Culturalmente falando, já se deu um grande passo no sentido de convencer alguns produtores ousados da importância da aplicação do que já se sabe sobre os princípios e as tecnologias para a agricultura regenerativa. Outro avanço foi estimular instituições e pesquisadores a desenvolverem conhecimentos sobre o tema.
Para a adoção dos princípios da agricultura regenerativa em larga escala, antevejo que precisa de muito investimento em pesquisa, inovações e educação do consumidor, além de estudos sobre a viabilidade econômica. Políticas públicas com foco no desenvolvimento dessa agricultura podem nortear os esforços dos centros de pesquisa para atingir as grandes metas desse novo meio de produzir, sobretudo alimentos.
Que mensagem o senhor gostaria de deixar para os jovens pesquisadores e agricultores que buscam um futuro mais sustentável para a agricultura?

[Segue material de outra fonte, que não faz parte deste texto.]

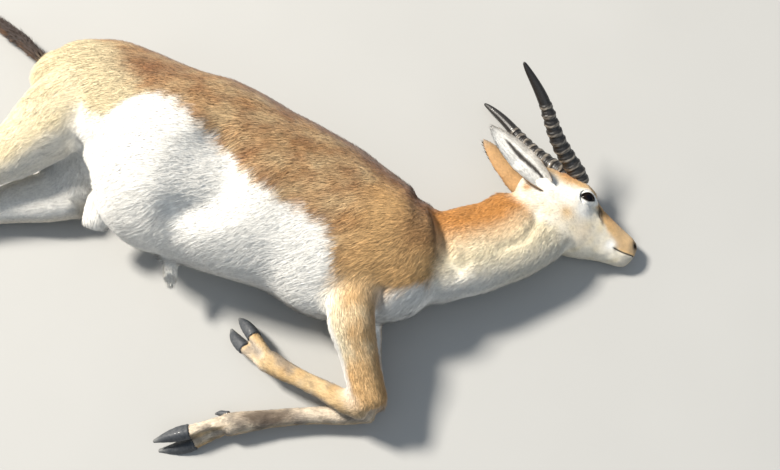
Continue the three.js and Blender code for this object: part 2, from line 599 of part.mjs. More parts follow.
function build() {
  const animal = new THREE.Group();
  animal.position.set(-ORIGIN[0], -ORIGIN[1], 0);
  animal.add(mesh('torso', geometryOf(solid(torsoForm(0))), TAN));

  // Each piece is cut by all that stand before it, a little grown, so that it meets them face
  // to face. form gives the piece's solid, grown by a gap or not.
  let taken = solid(torsoForm(GAP)).add(solid(moved(headForm(GAP), headFrame)));
  const place = (name, material, form) => {
    animal.add(mesh(name, geometryOf(form(0).subtract(taken)), material));
    taken = taken.add(form(GAP));
  };
  place('neck', FAWN, (grow) => solid(neckForm(grow)));
  place('tail', BROWN, (grow) => solid(loft(TAIL, { step: 26, sides: 10 }, { grow, caps: [8, 12] })));
  place('scrotum', WHITE, (grow) => solid(loft(SCROTUM, SMALL, { grow, caps: [8, 14] })));
  place('sheath', WHITE, (grow) => solid(loft(SHEATH, SMALL, { grow, caps: [6, 5] })));
  for (const [name, leg] of Object.entries(LEGS)) {
    place(`${name}_upper`, FAWN, (grow) => solid(legForm(leg.upper, grow)));
    if (leg.gaskin) place(`${name}_gaskin`, FAWN, (grow) => solid(legForm(leg.gaskin, grow)));
    place(`${name}_cannon`, FAWN, (grow) => solid(legForm(leg.cannon, grow))
      .add(solid(pasternForm(leg.foot, 1, grow))).add(solid(pasternForm(leg.foot, -1, grow))));
    for (const [n, toe] of [[1, 'upper'], [-1, 'under']]) {
      place(`${name}_hoof_${toe}`, HOOF, (grow) => solid(hoofForm(leg.foot, n, grow)));
      place(`${name}_dewclaw_${toe}`, HOOF, (grow) => solid(dewClawForm(leg.foot, n, grow)));
    }
  }

  const head = new THREE.Group();
  head.position.set(...HEAD_AT);
  head.rotation.set(...HEAD_TURN.map(THREE.MathUtils.degToRad), 'ZYX');
  animal.add(head);
  const skull = solid(onGround(geometryOf(headSolid()), headFrame));
  head.add(mesh('head', geometryOf(skull), FAWN));
  const grownSkull = solid(headForm(GAP));
  const grownNeck = solid(moved(neckForm(GAP), headFrame.clone().invert()));
  for (const [side, name] of [[1, 'right'], [-1, 'left']]) {
    const frame = earFrame(EAR_ROOT, EAR_TIP[name], EAR_OPENING, side);
    const boss = solid(hornBoss(side, GAP));
    const horn = solid(hornForm(side)).subtract(grownSkull).subtract(boss);
    head.add(mesh(`horn_${name}`, geometryOf(horn), HORN_FINISH));
    head.add(mesh(`eye_${name}`, eyeForm(side), EYE));
    const ear = solid(onGround(earForm(frame), headFrame)).subtract(grownSkull).subtract(boss)
      .subtract(grownNeck);
    head.add(mesh(`ear_${name}`, geometryOf(ear), side > 0 ? WHITE : FAWN));
  }
  return animal;
}

export default build();
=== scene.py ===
import bmesh
import bpy
import numpy as np
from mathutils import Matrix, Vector


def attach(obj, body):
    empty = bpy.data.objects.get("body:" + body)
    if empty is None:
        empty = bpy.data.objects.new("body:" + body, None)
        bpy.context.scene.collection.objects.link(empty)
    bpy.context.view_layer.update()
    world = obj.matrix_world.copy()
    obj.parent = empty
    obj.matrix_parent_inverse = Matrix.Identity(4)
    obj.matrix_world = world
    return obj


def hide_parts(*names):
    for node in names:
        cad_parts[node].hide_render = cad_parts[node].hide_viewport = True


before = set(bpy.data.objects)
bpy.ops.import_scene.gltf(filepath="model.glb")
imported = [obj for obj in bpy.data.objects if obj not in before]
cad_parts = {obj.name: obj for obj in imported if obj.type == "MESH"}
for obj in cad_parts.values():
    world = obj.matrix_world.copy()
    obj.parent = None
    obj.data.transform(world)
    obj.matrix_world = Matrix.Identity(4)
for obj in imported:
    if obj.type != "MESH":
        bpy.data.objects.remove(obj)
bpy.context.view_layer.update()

# The flesh of the body: trunk, neck, tail and four legs, as rounded forms along curved lines.
# A young male blackbuck lies on its left side, muscle and belly slack under a thin skin.
# Each form is a grid of rings round its line, in millimetres, with the head to +X. Its rows are
# x, y, z and the half sizes to the front, back, top and bottom. ORIGIN is the frame's own zero.
ORIGIN = np.array([-339.38, 94.34, 0.0])
CAP_STEPS = np.radians([15, 30, 45, 60, 75])


def curve(rows, t):
    """Catmull-Rom curve through the rows, and its slope, at t from 0 to 1: each span is the cubic
    through its two ends whose slope there is half the step between the neighbours."""
    rows = np.asarray(rows, float)
    padded = np.vstack([2 * rows[0] - rows[1], rows, 2 * rows[-1] - rows[-2]])
    place = np.clip(t, 0, 1) * (len(rows) - 1)
    k = np.minimum(place.astype(int), len(rows) - 2)
    u = (place - k)[:, None]
    a, b, c, d = (padded[k + j] for j in range(4))
    rise, turn, bend = c - a, 2 * a - 5 * b + 4 * c - d, 3 * b - a - 3 * c + d
    value = b + 0.5 * (rise * u + turn * u**2 + bend * u**3)
    slope = 0.5 * (rise + 2 * turn * u + 3 * bend * u**2)
    return value, slope


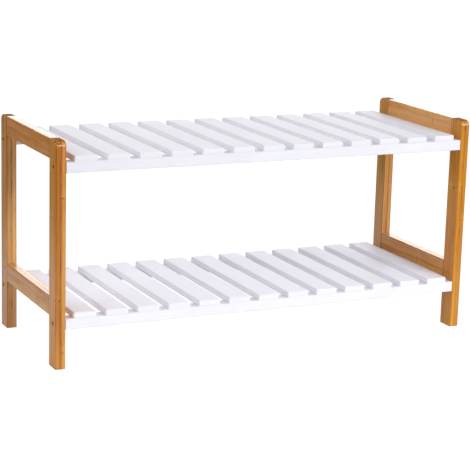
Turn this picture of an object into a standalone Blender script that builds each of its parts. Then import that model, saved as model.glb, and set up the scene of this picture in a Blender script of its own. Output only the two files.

As mudanças de paradigmas certamente não serão promovidas pela geração que os construiu e ajudou a solidificá-los. Os jovens pesquisadores têm à frente um grande desafio, pois estamos passando por uma transição na produção de alimentos no mundo, da chamada “Green Revolution” para a “Ever Green Revolution”. De maneira especial, as oportunidades de pesquisa em agricultura regenerativa são simplesmente fascinantes, a exemplo da compreensão de como a microbiota do solo, microrganismos endofíticos, recondicionadores de solo e espécies de plantas interagem e respondem em termos de saúde do solo e da planta, assim como produtividade e rentabilidade nesse novo ambiente e sistema de produção.